• **Work instructions**:
Return, exactly as written, every line from the first line of the data below through the line that contains "height: float".

• **Dataset section**:

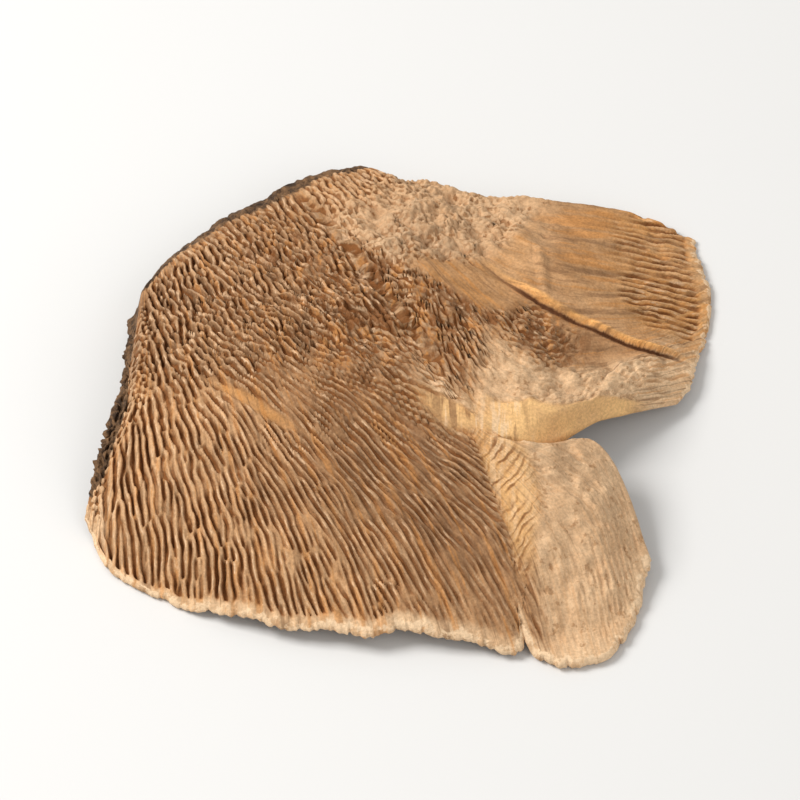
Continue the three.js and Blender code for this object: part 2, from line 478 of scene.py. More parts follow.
ROW_SPANS = (RowSpan(0.0, 0.45, 88), RowSpan(0.45, 0.6, 20), RowSpan(0.6, 1.0, 68))


@dataclass(frozen=True)
class Nick:
    """A notch in the margin: where across the lobe, half its width there, and its depth in mm."""

    across: float
    half_width: float
    depth: float


@dataclass(frozen=True)
class Bump:
    """A low bump or hollow: its plan place, half its size and its height in mm, its turn in degrees."""

    x: float
    y: float
    half_length: float
    half_width: float
    turn: float
    height: float

    def share(self, x: Array, y: Array) -> Array:
        """How much of the bump there is at each plan place: 1 in the middle, 0 outside.

        Args:
            x: Plan places, in millimetres.
            y: The same the other way.

        Returns:
            Shares, from 0 to 1.
        """
        turn = math.radians(self.turn)
        east, north = x - self.x, y - self.y
        ahead = (east * math.cos(turn) + north * math.sin(turn)) / self.half_length
        aside = (north * math.cos(turn) - east * math.sin(turn)) / self.half_width
        return 1.0 - smooth(0.45, 1.25, np.hypot(ahead, aside))


KNOB = Bump(6.9, 33.6, 4.8, 2.3, 9.0, 1.2)
TROUGH = Bump(-28.6, -12.2, 10.5, 1.4, -34.0, -1.2)
BUMPS = (
    KNOB,
    TROUGH,
    Bump(-2.0, 27.0, 3.2, 2.2, 60.0, 0.7),
    Bump(17.0, 30.0, 3.6, 2.4, -20.0, 0.8),
    Bump(24.0, 36.0, 3.0, 2.2, 20.0, 0.7),
    Bump(36.0, -31.0, 11.0, 1.8, 2.0, 0.7),
    Bump(27.0, 2.5, 4.4, 2.6, -8.0, 0.7),
    Bump(36.0, 1.5, 3.4, 2.4, 10.0, 0.6),
    Bump(28.6, 26.0, 7.5, 1.1, 96.0, 0.8),
)


@dataclass(frozen=True)
class Pocket:
    """A small break in the surface: its middle across and along the lobe, and half its size."""

    across: float
    along: float
    half_width: float
    half_length: float


@dataclass
class Sheet:
    """What is known at each grid point, as arrays of columns by rows.

    Attributes:
        x: Plan place, in millimetres.
        y: Plan place, in millimetres.
        across: Fractional path number.
        along: Share of the path's length.
        reach: Share of the way to the margin, which a notch makes shorter.
        span: Distance from the lobe's first column along the row, in millimetres.
        cap: Height of the cap side, in millimetres.
        flesh: Thickness over it, in millimetres.
        lift: Height of the steps and folds on top of the flesh, in millimetres.
        zones: Weight of each zone, in the order of Zone, on a third axis.
        tint: Shares of pale, warm, brown and scar, on a third axis.
        feel: Shares of smooth rim band, rough crust and tangle, on a third axis.
        fold: Distance past a sharp fold in millimetres, below zero before it, and the fold's
            share, then the same for a second one, on a third axis.
    """

    x: Array
    y: Array
    across: Array
    along: Array
    reach: Array
    span: Array
    cap: Array
    flesh: Array
    lift: Array
    zones: Array
    tint: Array
    feel: Array
    fold: Array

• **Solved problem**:
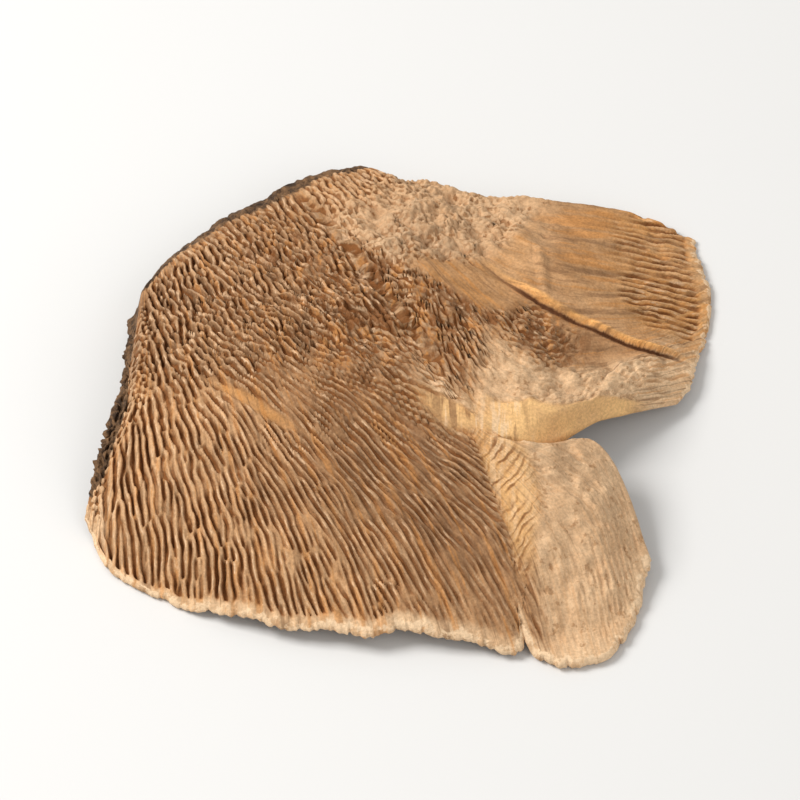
Continue the three.js and Blender code for this object: part 2, from line 478 of scene.py. More parts follow.
ROW_SPANS = (RowSpan(0.0, 0.45, 88), RowSpan(0.45, 0.6, 20), RowSpan(0.6, 1.0, 68))


@dataclass(frozen=True)
class Nick:
    """A notch in the margin: where across the lobe, half its width there, and its depth in mm."""

    across: float
    half_width: float
    depth: float


@dataclass(frozen=True)
class Bump:
    """A low bump or hollow: its plan place, half its size and its height in mm, its turn in degrees."""

    x: float
    y: float
    half_length: float
    half_width: float
    turn: float
    height: float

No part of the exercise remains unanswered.